Julie Fuchs: “Puede que la ópera sea cara, pero hay modos. Yo me pasé años haciendo cola para conseguir entradas de 30 euros”
Empeñada en deshacer mitos, la soprano quiere combatir la idea de que la ópera es un lujo elitista y comparte información útil a través del hashtag #operaisopen
La historia de cómo Julie Fuchs (Meaux, Francia, 37 años) se convirtió en soprano podría tener varios inicios. En el primero, ella tiene seis años y asiste junto a su clase a una función escolar de opereta. El flechazo es inmediato. “No tenía con qué compararlo, y tal vez a esa edad me fijara más en las lentejuelas que en la música, pero tuve la sensación de que había algo más, de que todo era posible”, explica. Un año después, la matriculan en el conservatorio de Aviñón. La pequeña Julie quiere hacer danza, pero la convencen para escoger el violín. “Me daba miedo el solfeo, hasta que descubrí que me encantaba”.
Descifrar partituras le fascina tanto que acude al doble de clases de las estipuladas. En algunas de ellas, los alumnos cantan a varias voces para interpretar melodías polifónicas. En aquella época, recuerda, alguien alabó su voz, pero ella no se lo tomó muy en serio. A los 14 una amiga le propuso presentarse a las pruebas para un coro de adolescentes que debía acompañar a Björk con motivo de la capitalidad Europea de la Cultura de Aviñón. En la audición, el director le pidió hacer vocalizaciones, el típico ejercicio con el que los cantantes calientan la voz.

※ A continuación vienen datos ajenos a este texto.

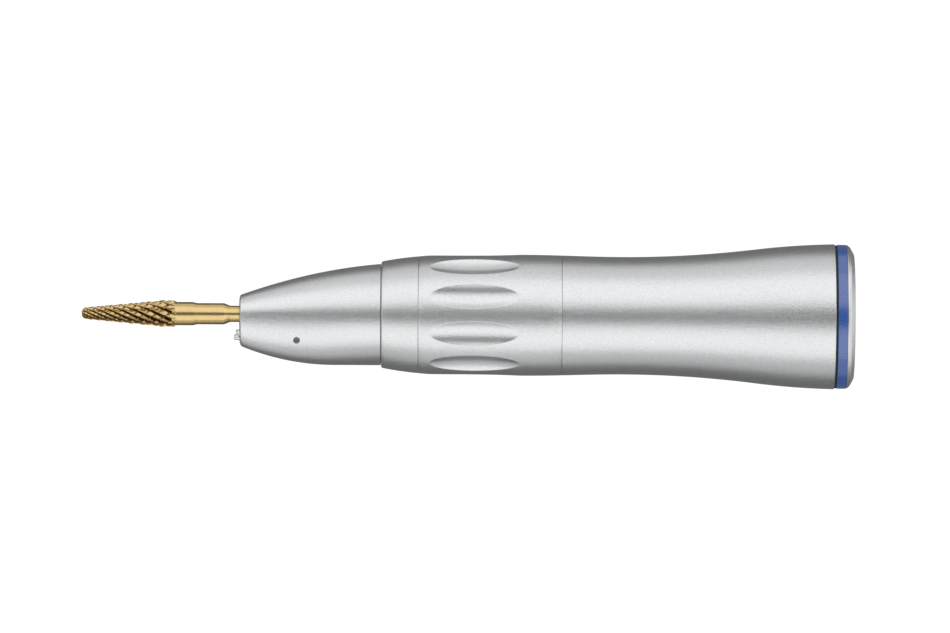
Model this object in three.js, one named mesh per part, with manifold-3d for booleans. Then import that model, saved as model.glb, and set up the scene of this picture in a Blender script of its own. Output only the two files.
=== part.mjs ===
// Straight dental handpiece with a twist-grip chuck, an external spray nozzle and a carbide bur.
// Units are millimetres and +Z is up. The main axis is X: the nose points to -X, and the motor socket
// opens to +X. The origin is on the axis, in the rear end face, where the drive motor meets the handpiece.
import * as THREE from "three";
import { mergeVertices } from "three/addons/utils/BufferGeometryUtils.js";
import Module from "manifold-3d";

const wasm = await Module();
wasm.setup();

// ---------------------------------------------------------------------------------------------
// Driving dimensions
// ---------------------------------------------------------------------------------------------

// Clearances
const fitGap = 0.05; // radial gap between two fixed round pieces
const runGap = 0.09; // radial gap between two pieces that turn or slide on each other
const endGap = 0.05; // axial gap between neighbours that touch on the real object
const seamGap = 0.1; // visible joint at each end of the turning grip ring
const lineClearance = 0.3; // between the spray lines and what turns above them

// Lengths of the casing pieces, from the rear end to the nose
const endRingLength = 1.1;
const markRingLength = 1.4;
const rearSealLength = 0.3;
const bodyLength = 39.2;
const gripLength = 20.75;
const collarLength = 5.35;
const noseLength = 20.4;

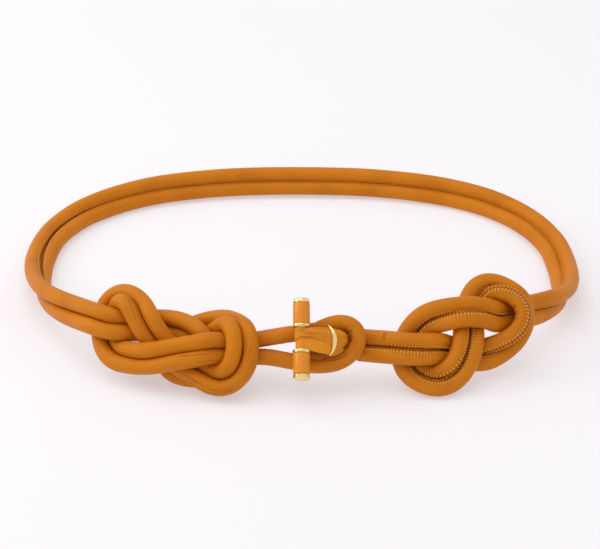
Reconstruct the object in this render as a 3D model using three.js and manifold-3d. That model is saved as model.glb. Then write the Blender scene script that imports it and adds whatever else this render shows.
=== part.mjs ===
// A waist belt of one round padded cord of imitation leather, folded in half and knotted beside a toggle.
// Millimetres, +Z up, standing on z = 0. +X runs to the right as seen from the front, and -Y is the front.
import * as THREE from "three";
import Module from "manifold-3d";

const wasm = await Module();
wasm.setup();
const { Manifold, Mesh } = wasm;

// Cord: 9 mm round, the two halves lie 9.4 mm apart from middle to middle.
const CORD_DIAMETER = 8.7;
const PAIR_PITCH = 8.9;
const LEAST_PITCH = 8.95;
const CORD_SIDES = 8;
const CORD_STEP = 5;
const ROUTE_STEP = 2.5;
// Front: the knots and the toggle lie on a curved sheet that leans back.
const FRONT_Y = -119.3;
const FRONT_Z = 31;
const FRONT_RADIUS = 260;
const FRONT_LEAN = 38;
// Toggle: a 44.4 mm bar with caps and collars 9.3 to 9.9 mm across.
const BAR_AT = [0.8, -2.9, 8.5];
const BAR_TILT = 7;
const CAP_RADIUS = 4.65;
const CAP_LENGTH = 2.6;
const SLEEVE_RADIUS = 4.6;
const SLEEVE_LENGTH = 11.7;
const COLLAR_RADIUS = 4.95;
const COLLAR_LENGTH = 1.7;
const MIDDLE_LENGTH = 12.4;
const ROD_RADIUS = 2.6;
const MIDDLE_RADIUS = 3.1;
const GAP = 0.3;
const ROUND_SEGMENTS = 20;
// Strap: 1.5 mm leather round the bar, an 11.6 by 4 mm fold to the keeper and a gathered end behind it.
const WRAP_RADIUS = 4.9;
const WRAP_WIDTH = 11.8;
const FOLD_SECTION = [11.6, 4];
const GATHER_SECTION = [8.6, 6];
const KEEPER_SECTION = [15.8, 8.4];
const KEEPER_WALL = 1.1;
const KEEPER_WIDTH = 2;
const KEEPER_AT = [15.4, -4, 7.5];
const KEEPER_TURN = 12;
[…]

“Era mi primera vez, así que me limité a repetir vagamente las escalas que marcaba el pianista”, recuerda. “Fue tocando escalas cada vez más altas, y más altas, y yo las repetía, hasta que el director dijo que era suficiente. ‘Si seguís subiendo, no vamos a acabar nunca’, dijo”. La seleccionaron, claro. “Cantábamos de todo, desde Messiaen hasta folclore islandés”. En el último concierto, se puso a llorar. “Nadie más lloraba, y no entendía por qué. ¡No quería dejar de cantar!”.
Han pasado dos décadas y Fuchs no ha dejado de cantar. En el Teatro Real de Madrid, donde charlamos con ella, acaba de interpretar a Susanna en Las bodas de Figaro, que a su vez fue uno de los primeros papeles que asumió en su carrera, igual que su admirada Natalie Dessay, que debutó con la ópera bufa de Mozart. El repertorio de Fuchs comienza en el Barroco —”era la especialidad de mi primer profesor de canto”—, y abarca hasta lo contemporáneo. Se estrenó discográficamente con un recital de melodías de Francis Poulenc y ha grabado dos álbumes para Deutsche Grammophon.
Esta primavera también ha estado en Barcelona, con Pélleas et Mélisande, de Debussy, y suspira por que alguien le proponga hacer un Manon Lescaut donde converjan “el sitio, el momento y los compañeros adecuados”. Durante las fotos, la conversación oscila entre Rameau –el genio barroco francés–, sus clases de tango, porque sigue apasionándole bailar, y los inconvenientes de viajar tanto. “Lo que peor llevo es cambiar tanto de apartamento, abrir la puerta de la cocina y no tener ni idea de lo que va a faltar”, apunta. ¿Es una diva? “Por un lado, no sé lo que es una diva”, responde. “Por otro, creo que todas las cantantes lo somos, porque lo que hacemos es muy difícil y exige ciertas cosas”.
Reconoce que la mitología del mundillo llegó a intimidarla. “Si concebimos a una diva como alguien caprichoso, claramente no lo soy. De hecho, me da miedo hacer las cosas por capricho, o que se piensen que las hago por capricho. Por eso, durante diez años no me atreví a pedir nada ni a decir lo que pensaba. Hasta que me di cuenta de que una cosa es un capricho y otra muy diferente es una exigencia ligada a necesidades artísticas. Esta profesión requiere nervios de acero”.
Empeñada en deshacer mitos, Fuchs quiere combatir uno de los más perniciosos: el de que la ópera es un lujo elitista. Suyo es el hashtag #operaisopen, dedicada a compartir información útil. “Puede que la ópera sea cara, pero siempre hay modos. Yo me pasé años haciendo cola en la Opéra Bastille para conseguir entradas de 30 euros. Y, además, a veces los jóvenes no saben qué esperar. Se imaginan que hay que ir muy vestido siempre, o que no van a entender nada, o que se les va a hacer largo, o que se van a equivocar con los aplausos. Pero mira, acabamos de hacer Las bodas de Fígaro y nadie sabe cuándo toca aplaudir. Ni siquiera nosotros sabemos por qué la gente aplaude en una aria y no en otra. Siempre ha sido así. ¡Y no pasa nada!”.